■ **THE PROBLEM**: Each entry in the listing below should be restated word for word.

------

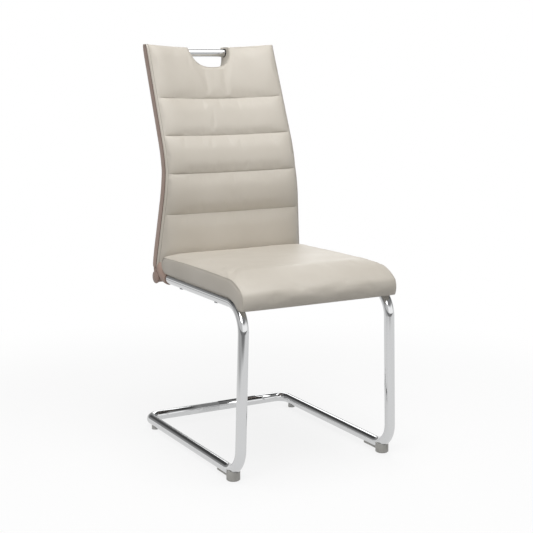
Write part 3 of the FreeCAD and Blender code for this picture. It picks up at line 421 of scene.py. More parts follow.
def mapped_grid(columns, rows, place, held=None):
    """A grid whose vertices are placed by their column and row. Where held says so, a
    vertex is sewn down and keeps its place while the cloth settles."""
    bm = bmesh.new()
    bmesh.ops.create_grid(bm, x_segments=columns, y_segments=rows, size=1)
    sewn = bm.verts.layers.int.new("sewn")
    for vert in bm.verts:
        column = round((vert.co.x + 1) / 2 * columns)
        row = round((vert.co.y + 1) / 2 * rows)
        vert[sewn] = int(held is not None and held(column, row))
        vert.co = place(column, row)
    return bm


def seat_point(column, row):
    """A point of the cover, whose columns stand closer together towards both sides."""
    even = 2 * column / SEAT_COLUMNS - 1
    share = math.copysign(1 - (1 - abs(even)) ** SEAT_CROWDING, even)
    y, z = profile_point(seat_fullness(share), row)
    return Vector((share * SEAT_HALF, y, z))


CLOTH_FRAMES = 20
CLOTH_STRETCH = 30
CLOTH_BENDING = 0.8
CLOTH_QUALITY = 6
STILL = 1e-9


def settle_cloth(bm, pressure, cap, spare):
    """Lets a sewn cover settle over its foam: held at its seams, a little larger than its
    pattern, and pushed out from inside. No point may move further than the cap."""
    sewn = bm.verts.layers.int["sewn"]
    held = [index for index, vert in enumerate(bm.verts) if vert[sewn] or vert.is_boundary]
    bm.verts.layers.int.remove(sewn)
    mesh = bpy.data.meshes.new("settling")
    bm.to_mesh(mesh)
    cover = place_object("settling", mesh)
    cover.vertex_groups.new(name="seams").add(held, 1.0, "REPLACE")
    cloth = cover.modifiers.new("settle", "CLOTH")
    settings = cloth.settings
    settings.vertex_group_mass = "seams"
    settings.use_pressure = True
    settings.uniform_pressure_force = pressure
    settings.effector_weights.gravity = 0
    settings.tension_stiffness = CLOTH_STRETCH
    settings.compression_stiffness = CLOTH_STRETCH
    settings.bending_stiffness = CLOTH_BENDING
    settings.shrink_min = -spare
    settings.quality = CLOTH_QUALITY
    cloth.collision_settings.use_collision = False
    for number in range(1, CLOTH_FRAMES + 1):
        bpy.context.scene.frame_set(number)
    moved = cover.evaluated_get(bpy.context.evaluated_depsgraph_get()).data
    for vert, settled in zip(bm.verts, moved.vertices):
        step = settled.co - vert.co
        vert.co += step * min(1.0, cap / max(step.length, STILL))
    bpy.context.scene.frame_set(1)
    bpy.data.objects.remove(cover)
    bpy.data.meshes.remove(mesh)


def add_leather_grain(material):
    """Fine pebbled grain over the slow unevenness of foam under the cover."""
    slow = add_bump(material, noise_pattern(material, 14.0), 0.0012, 0.25)
    cells = add_node(material, "ShaderNodeTexVoronoi", Scale=850.0)
    link(material, object_place(material), cells.inputs["Vector"])
    add_bump(material, cells.outputs["Distance"], 0.0001, 0.35, under=slow)


light_leather = new_material("light_faux_leather", (0.60, 0.55, 0.48))
vary_colour(light_leather, noise_pattern(light_leather, 7.0, 4.0),
            ((0.3, (0.575, 0.53, 0.46)), (0.7, (0.625, 0.58, 0.51))))
vary_roughness(light_leather, 20.0, 0.40, 0.52)
add_leather_grain(light_leather)


def held_seat(column, row):
    """Sewn to the side panels, and stapled under the board at both ends."""
    under_board = row <= LIP_ROWS or row >= SEAT_ROWS - HEM_ROWS - 1
    return column in (0, SEAT_COLUMNS) or under_board


seat_top = mapped_grid(SEAT_COLUMNS, SEAT_ROWS, seat_point, held_seat)
settle_cloth(seat_top, pressure=1.0, cap=0.002, spare=0.003)
give_wall(seat_top, LEATHER_WALL)
seat_cover = add_piece("seat_cushion", seat_top, light_leather,
                       ["seat_cover", "seat_foam"])

SIDE_PANEL_CROWN = 0.0022
SIDE_PANEL_PINCH = 0.0012
SIDE_PANEL_COLUMNS = 72
SIDE_PANEL_ROWS = 16
SIDE_PANEL_ENDS = 12


def side_outline():
    """The side panel's lower and upper edge, both from the front corner to the heel."""
    outline = [Vector(profile_point(SEAT_EDGE_FULLNESS, row))
               for row in range(SEAT_ROWS - HEM_ROWS + 1)]
    return outline[LIP_ROWS::-1] + [outline[-1]], outline[LIP_ROWS:]


def along_line(points, share):
    """The point at a share of a run of points' whole length."""
    lengths = [(b - a).length for a, b in zip(points, points[1:])]
    left = share * sum(lengths)
    for a, b, length in zip(points, points[1:], lengths):
        if left <= length:
            return a.lerp(b, left / length)
        left -= length
    return points[-1]


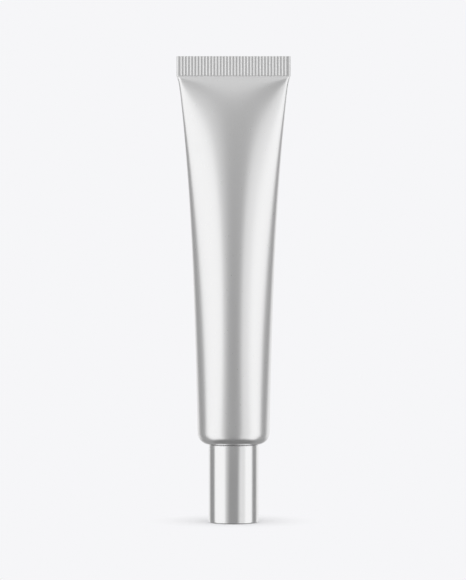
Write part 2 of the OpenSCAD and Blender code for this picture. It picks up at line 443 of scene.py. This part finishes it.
def makeFoamFinish(name, values):
    # closed cells, seen as small dimples, with painted shade: each dimple's hollow is coloured darker
    material = bpy.data.materials.new(name)
    material.use_nodes = True
    tree = material.node_tree
    shader = tree.nodes["Principled BSDF"]
    cells = tree.nodes.new("ShaderNodeTexVoronoi")
    cells.inputs["Scale"].default_value = values["cellScale"]
    tree.links.new(tree.nodes.new("ShaderNodeTexCoord").outputs["Object"], cells.inputs["Vector"])
    dimple = smoothBand(tree, cells.outputs["Distance"], 0.1, 0.7)
    # painted shade: a darker colour where the bump sinks into each cell
    plug(tree, colourBetween(tree, dimple, values["cellShadeColour"], values["colour"]), shader.inputs["Base Color"])
    plug(tree, dimple * values["roughSpread"] + values["roughness"], shader.inputs["Roughness"])
    bump = tree.nodes.new("ShaderNodeBump")
    bump.inputs["Distance"].default_value = values["bump"]
    plug(tree, dimple, bump.inputs["Height"])
    tree.links.new(bump.outputs["Normal"], shader.inputs["Normal"])
    return material


materials = {name: makeFinish(name, values) for name, values in finishes.items()}
materials["wadFoam"] = makeFoamFinish("wadFoam", foamValues)
print("finishes made:", len(materials))


# Trees and meshes

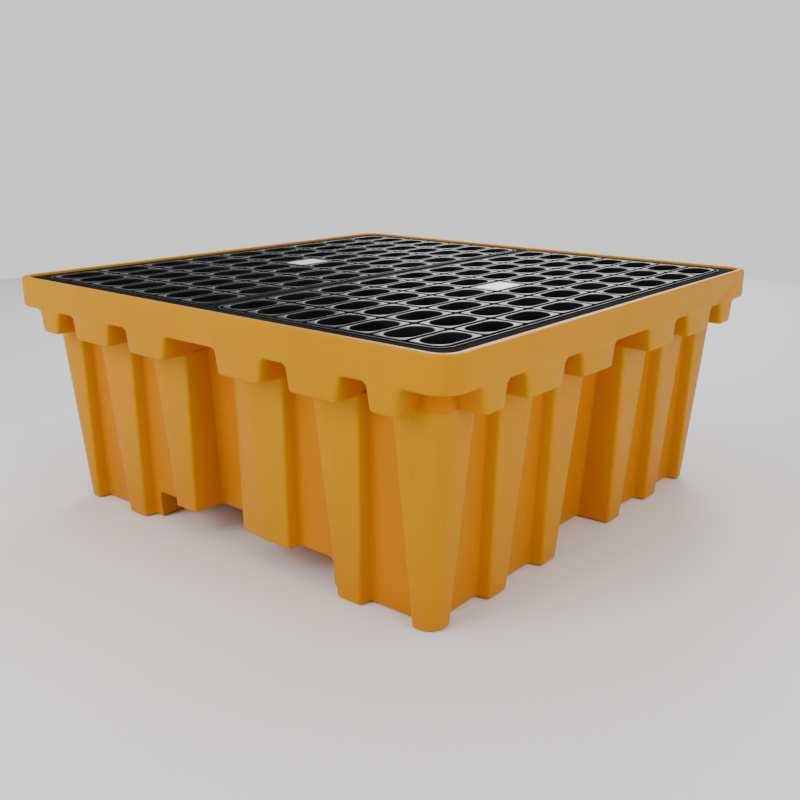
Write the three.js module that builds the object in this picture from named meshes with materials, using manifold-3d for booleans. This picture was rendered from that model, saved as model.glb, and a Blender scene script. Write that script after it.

------

■ **EXERCISE OUTPUT**:
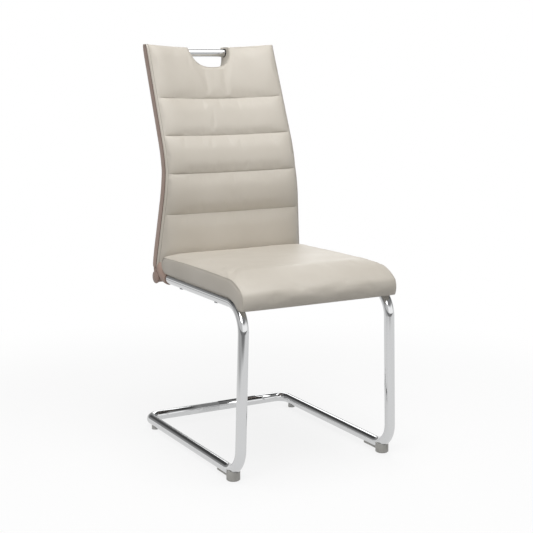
Write part 3 of the FreeCAD and Blender code for this picture. It picks up at line 421 of scene.py. More parts follow.
def mapped_grid(columns, rows, place, held=None):
    """A grid whose vertices are placed by their column and row. Where held says so, a
    vertex is sewn down and keeps its place while the cloth settles."""
    bm = bmesh.new()
    bmesh.ops.create_grid(bm, x_segments=columns, y_segments=rows, size=1)
    sewn = bm.verts.layers.int.new("sewn")
    for vert in bm.verts:
        column = round((vert.co.x + 1) / 2 * columns)
        row = round((vert.co.y + 1) / 2 * rows)
        vert[sewn] = int(held is not None and held(column, row))
        vert.co = place(column, row)
    return bm


def seat_point(column, row):
    """A point of the cover, whose columns stand closer together towards both sides."""
    even = 2 * column / SEAT_COLUMNS - 1
    share = math.copysign(1 - (1 - abs(even)) ** SEAT_CROWDING, even)
    y, z = profile_point(seat_fullness(share), row)
    return Vector((share * SEAT_HALF, y, z))


CLOTH_FRAMES = 20
CLOTH_STRETCH = 30
CLOTH_BENDING = 0.8
CLOTH_QUALITY = 6
STILL = 1e-9


def settle_cloth(bm, pressure, cap, spare):
    """Lets a sewn cover settle over its foam: held at its seams, a little larger than its
    pattern, and pushed out from inside. No point may move further than the cap."""
    sewn = bm.verts.layers.int["sewn"]
    held = [index for index, vert in enumerate(bm.verts) if vert[sewn] or vert.is_boundary]
    bm.verts.layers.int.remove(sewn)
    mesh = bpy.data.meshes.new("settling")
    bm.to_mesh(mesh)
    cover = place_object("settling", mesh)
    cover.vertex_groups.new(name="seams").add(held, 1.0, "REPLACE")
    cloth = cover.modifiers.new("settle", "CLOTH")
    settings = cloth.settings
    settings.vertex_group_mass = "seams"
    settings.use_pressure = True
    settings.uniform_pressure_force = pressure
    settings.effector_weights.gravity = 0
    settings.tension_stiffness = CLOTH_STRETCH
    settings.compression_stiffness = CLOTH_STRETCH
    settings.bending_stiffness = CLOTH_BENDING
    settings.shrink_min = -spare
    settings.quality = CLOTH_QUALITY
    cloth.collision_settings.use_collision = False
    for number in range(1, CLOTH_FRAMES + 1):
        bpy.context.scene.frame_set(number)
    moved = cover.evaluated_get(bpy.context.evaluated_depsgraph_get()).data
    for vert, settled in zip(bm.verts, moved.vertices):
        step = settled.co - vert.co
        vert.co += step * min(1.0, cap / max(step.length, STILL))
    bpy.context.scene.frame_set(1)
    bpy.data.objects.remove(cover)
    bpy.data.meshes.remove(mesh)


def add_leather_grain(material):
    """Fine pebbled grain over the slow unevenness of foam under the cover."""
    slow = add_bump(material, noise_pattern(material, 14.0), 0.0012, 0.25)
    cells = add_node(material, "ShaderNodeTexVoronoi", Scale=850.0)
    link(material, object_place(material), cells.inputs["Vector"])
    add_bump(material, cells.outputs["Distance"], 0.0001, 0.35, under=slow)


light_leather = new_material("light_faux_leather", (0.60, 0.55, 0.48))
vary_colour(light_leather, noise_pattern(light_leather, 7.0, 4.0),
            ((0.3, (0.575, 0.53, 0.46)), (0.7, (0.625, 0.58, 0.51))))
vary_roughness(light_leather, 20.0, 0.40, 0.52)
add_leather_grain(light_leather)


def held_seat(column, row):
    """Sewn to the side panels, and stapled under the board at both ends."""
    under_board = row <= LIP_ROWS or row >= SEAT_ROWS - HEM_ROWS - 1
    return column in (0, SEAT_COLUMNS) or under_board


seat_top = mapped_grid(SEAT_COLUMNS, SEAT_ROWS, seat_point, held_seat)
settle_cloth(seat_top, pressure=1.0, cap=0.002, spare=0.003)
give_wall(seat_top, LEATHER_WALL)
seat_cover = add_piece("seat_cushion", seat_top, light_leather,
                       ["seat_cover", "seat_foam"])

SIDE_PANEL_CROWN = 0.0022
SIDE_PANEL_PINCH = 0.0012
SIDE_PANEL_COLUMNS = 72
SIDE_PANEL_ROWS = 16
SIDE_PANEL_ENDS = 12


def side_outline():
    """The side panel's lower and upper edge, both from the front corner to the heel."""
    outline = [Vector(profile_point(SEAT_EDGE_FULLNESS, row))
               for row in range(SEAT_ROWS - HEM_ROWS + 1)]
    return outline[LIP_ROWS::-1] + [outline[-1]], outline[LIP_ROWS:]


def along_line(points, share):
    """The point at a share of a run of points' whole length."""
    lengths = [(b - a).length for a, b in zip(points, points[1:])]
    left = share * sum(lengths)
    for a, b, length in zip(points, points[1:], lengths):
        if left <= length:
            return a.lerp(b, left / length)
        left -= length
    return points[-1]


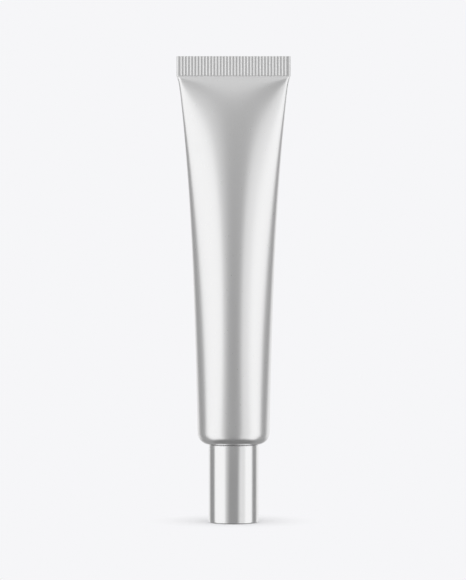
Write part 2 of the OpenSCAD and Blender code for this picture. It picks up at line 443 of scene.py. This part finishes it.
def makeFoamFinish(name, values):
    # closed cells, seen as small dimples, with painted shade: each dimple's hollow is coloured darker
    material = bpy.data.materials.new(name)
    material.use_nodes = True
    tree = material.node_tree
    shader = tree.nodes["Principled BSDF"]
    cells = tree.nodes.new("ShaderNodeTexVoronoi")
    cells.inputs["Scale"].default_value = values["cellScale"]
    tree.links.new(tree.nodes.new("ShaderNodeTexCoord").outputs["Object"], cells.inputs["Vector"])
    dimple = smoothBand(tree, cells.outputs["Distance"], 0.1, 0.7)
    # painted shade: a darker colour where the bump sinks into each cell
    plug(tree, colourBetween(tree, dimple, values["cellShadeColour"], values["colour"]), shader.inputs["Base Color"])
    plug(tree, dimple * values["roughSpread"] + values["roughness"], shader.inputs["Roughness"])
    bump = tree.nodes.new("ShaderNodeBump")
    bump.inputs["Distance"].default_value = values["bump"]
    plug(tree, dimple, bump.inputs["Height"])
    tree.links.new(bump.outputs["Normal"], shader.inputs["Normal"])
    return material


materials = {name: makeFinish(name, values) for name, values in finishes.items()}
materials["wadFoam"] = makeFoamFinish("wadFoam", foamValues)
print("finishes made:", len(materials))


# Trees and meshes

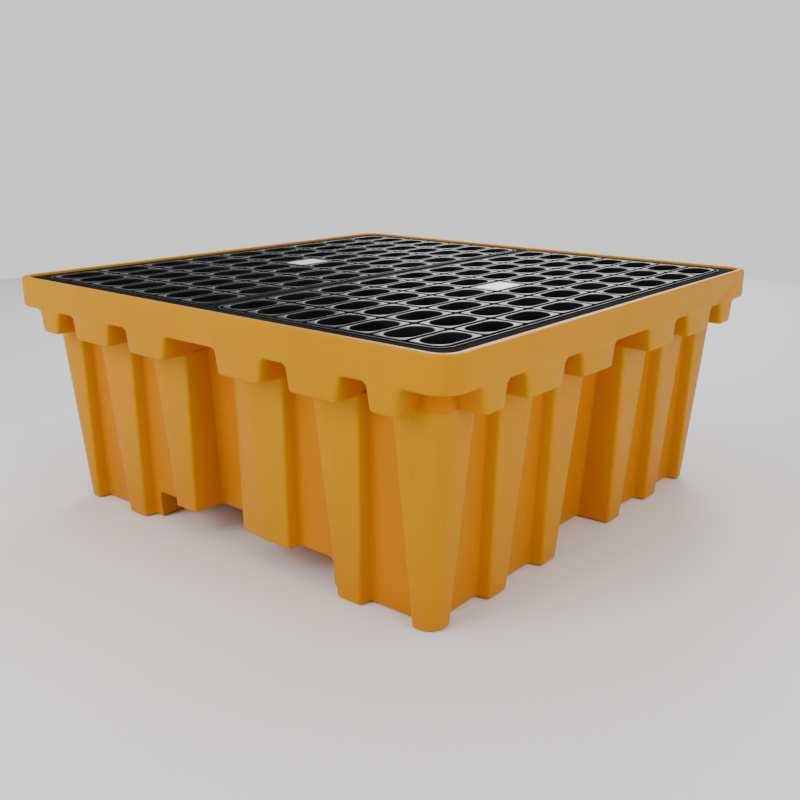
Write the three.js module that builds the object in this picture from named meshes with materials, using manifold-3d for booleans. This picture was rendered from that model, saved as model.glb, and a Blender scene script. Write that script after it.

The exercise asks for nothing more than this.